Getting Stack at More Variable Practice


#1



I`m stack over at More variable Practice please help

https://www.codecademy.com/courses/getting-started-v2/4/2?curriculum_id=506324b3a7dffd00020bf661


Error Message..
Oops, try again. It looks like you didn't log the length of myCountry to the console.


Replace this line with your code. 

// Declare a variable on line 3 called
// myCountry and give it a string value.
var myCounrty = "Kenya";
myCountry.substring(0,5)
// Use console.log to print out the length of the variable myCountry.
console.log("myCountry".length);
// Use console.log to print out the first three letters of myCountry.
console.log("myCountry".subsring);


#2

Remember that when you try to call upon a variable, to never wrap it in quotes, as that will only give you the value for the name of your variable, myCountry, instead of the value you stored in the variable, Kenya. Remove the quotes around myCountry and keep that in mind


#3

Yeep I have jus figured it out..Thanks
// Declare a variable on line 3 called
// myCountry and give it a string value.
var MyCountry = "Kenya";
myCountry.string
// Use console.log to print out the length of the variable myCountry.
console.log(myCountry.length);

// Use console.log to print out the first three letters of myCountry.
console.log(myCountry.substring(0,3) );


#4

Always remember that when declaring something, unless it is a string, to never use quotes. That'll throw you off big time


#5

Stack again at 26 PLEASE HELP
// On line 2, declare a variable myName and give it your name.
var myName = "Alianda";
// On line 4, use console.log to print out the myName variable.
console.log(myName);
// On line 7, change the value of myName to be just the first 2
// letters of your name.
var myName = "Al";
// On line 9, use console.log to print out the myName variable.
cosnsole.log(myName.substring(0,2));


#6

Line 7 :
myName = myName.substring(0,2);

Line 9:
console.log(myName);


#7

tried that and its not working


#8

Your first mistake was in line 7. You used var on myName, a variable already defined.

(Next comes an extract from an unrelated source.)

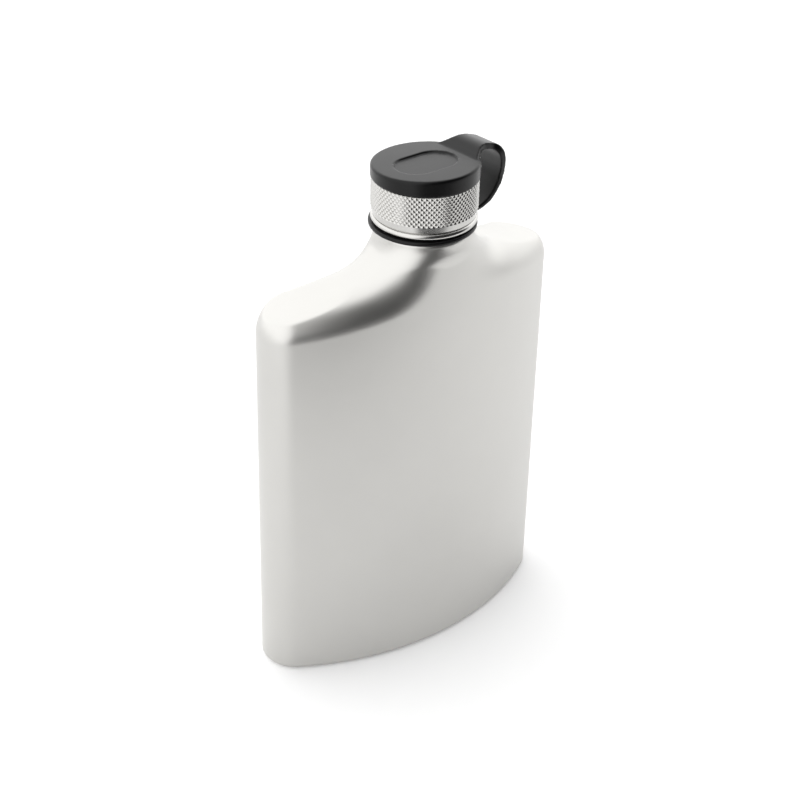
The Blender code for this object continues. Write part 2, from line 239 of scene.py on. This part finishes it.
def neck_ring(height):
    """The neck's circle, with one point for each point of the plan's outline."""
    along, across = plan_corners(0).T
    turn = np.arctan2(across * neck_wrap, along)
    heights = np.full(len(turn), height)
    return np.column_stack((neck_radius * np.cos(turn), neck_radius * np.sin(turn), heights))


def soft_min(a, b, reach):
    """The lesser of two distances, blended where they differ by less than reach."""
    overlap = np.maximum(reach - np.abs(a - b), 0)
    return np.minimum(a, b) - overlap ** 2 / (4 * np.maximum(reach, 1e-9))


def outside(points):
    """How far points are outside the shoulder and neck, less than zero inside them."""
    x, y, z = points.T
    along = bend_radius * np.arctan2(x, bend_radius - y)
    across = bend_radius - np.hypot(x, bend_radius - y)
    inset = body_width / 2 - np.abs(along)
    crest = shoulder_end_height + shoulder_slope * inset + inset ** 2 / (2 * shoulder_curve_radius)
    above = (z - crest) * math.cos(math.atan(shoulder_slope))
    reaches = np.array((
        soft_min(above, np.abs(along) - neck_flare_radius, neck_flare_reach),
        np.abs(across) - half_depth(along),
        -inset,
    )) + end_corner_radius
    past_corners = np.linalg.norm(np.maximum(reaches, 0), axis=0)
    within = np.minimum(reaches.max(axis=0), 0)
    slab = past_corners + within - end_corner_radius
    past_neck = np.hypot(x, y) - neck_radius
    drop = np.maximum(neck_top_height - z, 0)
    blend = neck_blend * np.minimum(drop / neck_foot_radius, 1)
    flare = -soft_min(-slab, drop ** 2 / (2 * neck_foot_radius) - past_neck, blend)
    foot = np.maximum(neck_foot_height - z, 0)
    return soft_min(flare, past_neck + foot ** 2 / (2 * neck_foot_radius), blend)


def on_shoulder(aims):
    """Where the lines from the middle of the flask through the aims leave the shoulder."""
    middle = np.array((0, 0, shoulder_view_height))
    near = np.full(len(aims), view_near_share)
    far = np.full(len(aims), view_far_share)
    for _ in range(view_halvings):
        share = (near + far) / 2
        inside = outside(middle + (aims - middle) * share[:, None]) < 0
        near, far = np.where(inside, share, near), np.where(inside, far, share)
    return middle + (aims - middle) * near[:, None]


def make_flask_body(shoulder_steps=96, base_steps=10, wall_steps=12):
    """The wall, shoulder and base as one skin, since their welds are ground flush and blasted over."""
    rings = []
    for step in range(base_steps + 1):
        angle = step / base_steps * math.pi / 2
        inset = base_edge_radius * (1 - math.sin(angle))
        rings.append(wall_ring(inset, base_edge_radius * (1 - math.cos(angle))))
    wall_height = shoulder_start_height - base_edge_radius
    for step in range(1, wall_steps):
        share = step / wall_steps
        rings.append(wall_ring(0, base_edge_radius + wall_height * share))
    foot, top = wall_ring(0, shoulder_start_height), neck_ring(neck_top_height)
    rings.append(foot)
    for step in range(1, shoulder_steps):
        share = (1 - math.cos(math.pi * step / shoulder_steps)) / 2
        rings.append(on_shoulder(foot + (top - foot) * share))
    rings.append(top)
    rings.append(neck_ring(neck_lip_height))
    body = make_piece("flask_body", *loft(rings, closed_start=True), sharp_angle=60)
    skin = body.modifiers.new("Sheet", "SOLIDIFY")
    skin.thickness = sheet_thickness
    skin.offset = -1
    skin.use_even_offset = True
    apply_modifiers(body)
    return body


# The cap

def circle(radius, height, steps):
    """Points round the axis at a radius and a height."""
    turns = [2 * math.pi * i / steps for i in range(steps)]
    return [Vector((radius * math.cos(a), radius * math.sin(a), height)) for a in turns]


def arc(centre, radius, start, end, steps):
    """Profile points (radius, height) on an arc, angles in quarter turns from outwards."""
    angles = [(start + (end - start) * k / steps) * math.pi / 2 for k in range(steps + 1)]
    return [(centre[0] + radius * math.cos(a), centre[1] + radius * math.sin(a)) for a in angles]


def knurl_height(column, row):
    """Height of the diamond knurl, 0 in its grooves and 1 on its tips, at a grid point."""
    groove_a = (column + row) / knurl_samples % 1
    groove_b = (column - row) / knurl_samples % 1
    depth = 2 * min(groove_a, 1 - groove_a, groove_b, 1 - groove_b)
    return min(depth * knurl_steepness, 1)


def make_cap_metal():
    """The turned cap: rolled bead, smooth band, rolled diamond knurl and the seat under the cover."""
    steps = knurl_columns * knurl_samples
    bead_radius = (bead_top - cap_bottom) / 2
    profile_below = [(cap_bore, cap_bottom + bead_radius), (cap_bore, cap_bottom + 0.2 * bead_radius)]
    profile_below += arc((cap_radius - bead_radius, cap_bottom + bead_radius), bead_radius, -1, 0.75, 12)
    # The groove over the bead, and the step from it to the band
    profile_below += [
        (bead_neck_radius, bead_top - 0.15 * bead_radius),
        (bead_neck_radius, bead_top + 0.1 * bead_radius),
        (band_radius - 0.1 * bead_radius, bead_top + 0.3 * bead_radius),
        (band_radius, bead_top + 0.5 * bead_radius),
        (band_radius, knurl_bottom),
    ]
    rings = [circle(radius, height, steps) for radius, height in profile_below]
    first_knurl_ring = len(rings)
    knurl_count = knurl_rows * knurl_samples
    for row in range(knurl_count + 1):
        height = knurl_bottom + (knurl_top - knurl_bottom) * row / knurl_count
        ring = []
        for column in range(steps):
            radius = cap_radius - knurl_depth * (1 - knurl_height(column, row))
            turn = 2 * math.pi * column / steps
            ring.append(Vector((radius * math.cos(turn), radius * math.sin(turn), height)))
        rings.append(ring)
    last_knurl_ring = len(rings) - 1
    profile_above = [
        (cover_seat_radius, knurl_top),
        (cover_seat_radius, cap_top - cap_top_chamfer),
        (cover_seat_radius - cap_top_chamfer, cap_top),
        (centre_hole_radius, cap_top),
        (centre_hole_radius, cap_top - cap_wall),
        (cap_upper_bore, cap_top - cap_wall),
        (cap_upper_bore, knurl_top - cap_wall),
        (cap_bore, knurl_top - cap_wall),
    ]
    rings += [circle(radius, height, steps) for radius, height in profile_above]
    points, faces = loft(rings, around=True)

    # Faces that the bottom of a groove crosses are split along it
    split = []
    for face in faces:
        row, column = divmod(face[0], steps)
        if first_knurl_ring <= row < last_knurl_ring:
            step = row - first_knurl_ring
            low_left, low_right, high_right, high_left = face
            if (column + step + 1) % knurl_samples == 0:
                split += [(low_left, low_right, high_left), (low_right, high_right, high_left)]
                continue
            if (column - step) % knurl_samples == 0:
                split += [(low_left, low_right, high_right), (low_left, high_right, high_left)]
                continue
        split.append(face)
    return make_piece("cap_metal", points, split, sharp_angle=22)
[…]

When it's a global variable(don't worry about what that means just that all of your variables at this stage are global) you only need to define it once, and when changing values proceed as usual, but just omit the var.
Your second mistake was line 9. There was no need to use a substring, the point of this lesson is to show you that you can change variables, and logging the value is just to show you the change. You also made a typo with console. Just fix those and you're good


#9

Stack again at 26 PLEASE HELP
// On line 2, declare a variable myName and give it your name.
var myName = "Alianda";
// On line 4, use console.log to print out the myName variable.
console.log(myName);
// On line 7, change the value of myName to be just the first 2 
// letters of your name.
myName = myName.substring(0,2)
// On line 9, use console.log to print out the myName variable.
console.log(myName);

This wont work for you? It's your code plus what I told you to change, and it should work.


#10

when you use a substring it doesnt work but someone else has helped me with this
// On line 2, declare a variable myName and give it your name.
var myName = "Alianda";
// On line 4, use console.log to print out the myName variable.
console.log(myName);
// On line 7, change the value of myName to be just the first 2
// letters of your name.
myName = "Al";
// On line 9, use console.log to print out the myName variable.
console.log(myName);


#11

That workaround also works!